A three-judge panel of the D.C. Circuit Court of Appeals on Tuesday ruled against a challenge to Obamacare’s individual mandate based on the origination clause of the Constitution.

The Supreme Court held in NFIB v. Sebelius (2012) that Obamacare’s individual mandate was constitutional because it was a tax. The Constitution also says tax legislation must originate in the House.

But the Obamacare individual mandate tax did not originate in the House. Senate Democrats took a House bill that provided tax credits to veterans purchasing new homes, gutted its language and “amended” it with the language that would become Obamacare.

Todd Gaziano, one of the lawyers for Matt Sissel, likened this amendment to “the complete destruction of a house and the erection of a massive skyscraper on the same street address.”

In a unanimous ruling in Tuesday’s case, Sissel v. U.S. Department of Health and Human Services, the D.C. Circuit panel held that since the individual mandate’s purpose was to require people to buy health insurance, not to raise revenue, the law did not need to comply with the origination clause.

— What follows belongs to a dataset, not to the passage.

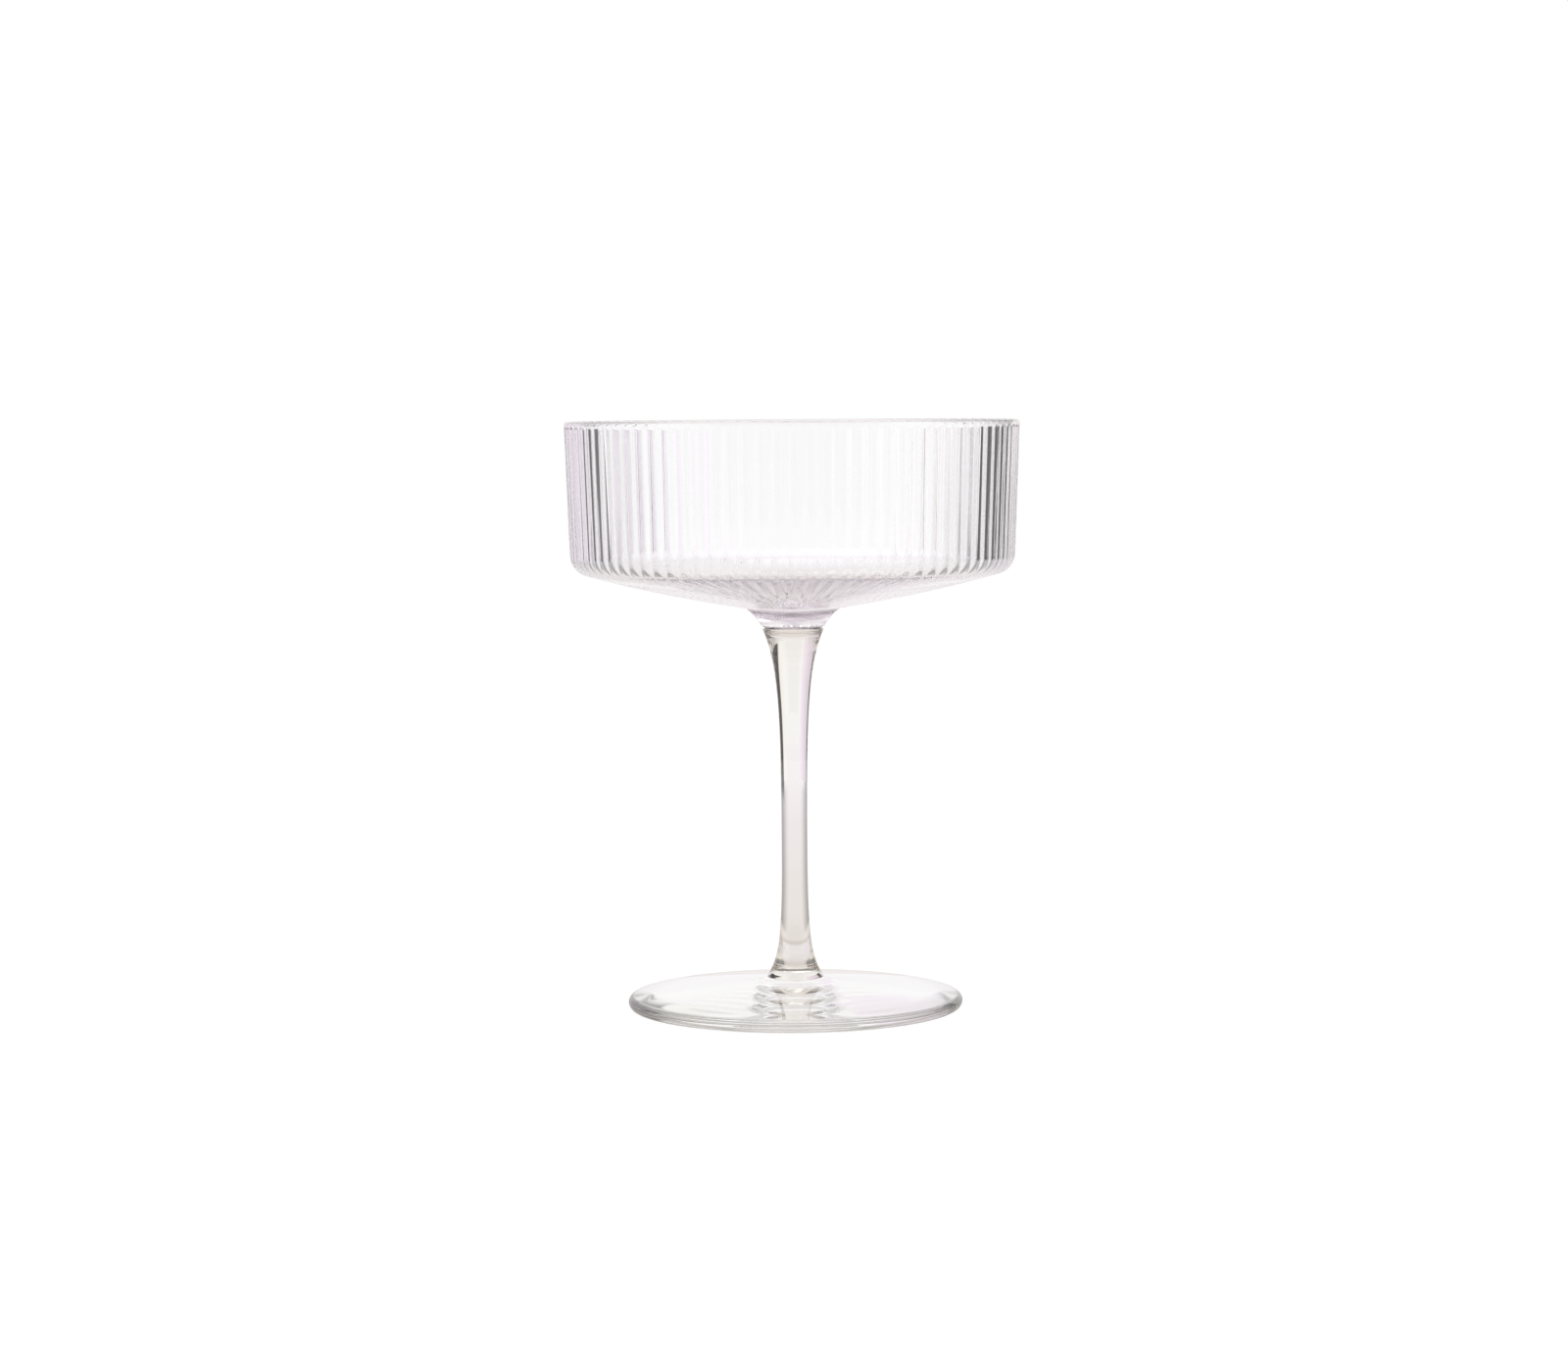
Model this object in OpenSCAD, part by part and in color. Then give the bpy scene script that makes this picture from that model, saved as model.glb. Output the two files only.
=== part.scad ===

Citing Twin City Bank v. Nebeker (1897), the court pointed out the Supreme Court has long held that “revenue bills are those that levy taxes in the strict sense of the word, and are not bills for other purposes which may incidentally create revenue.” The D.C. Circuit panel cited NFIB v. Sebelius, noting:

[I]t is beyond dispute that the paramount aim of the Affordable Care Act is to increase the number of Americans covered by health insurance and decrease the cost of health care…not to raise revenue by means of the shared responsibility payment [of the individual mandate].

Thus, one of the  largest tax increases in our nation’s history (an estimated $4 billion in only 2016) was not a revenue bill because any revenue is “a byproduct of the Affordable Care Act’s primary aim to induce participation in health insurance plans.”

This sole focus on the “aim” of Obamacare ignores the means by which it was enacted—the gutting of a House bill and its replacement with completely unrelated provisions.

“If any act violates the Origination Clause, it would seem to be the Affordable Care Act,” said constitutional scholar Randy Barnett. “The Supreme Court has never approved the “strike-and-replace” procedure the Congress employed here.”

The Founders knew all too well the dangers of an unchecked taxing power. They placed this power in the House of Representatives because, as Massachusetts delegate Elbridge Gerry described, “Taxation and representation are strongly associated in the minds of the people, and they will not agree that any but their immediate representatives shall meddle with their purses.”

The Founders also intended the “power of the purse” to protect the separation of powers since it would be “the most complete and effectual weapon with which any constitution can arm the immediate representatives of the people,” as James Madison wrote in The Federalist No. 58.

The need for protection is even stronger following the passage of the 16th and 17th Amendments, which provided for the federal income tax and the direct election of senators. Unfortunately, today’s decision by the D.C. Circuit throws this bulwark of liberty onto the proverbial ash heap of history.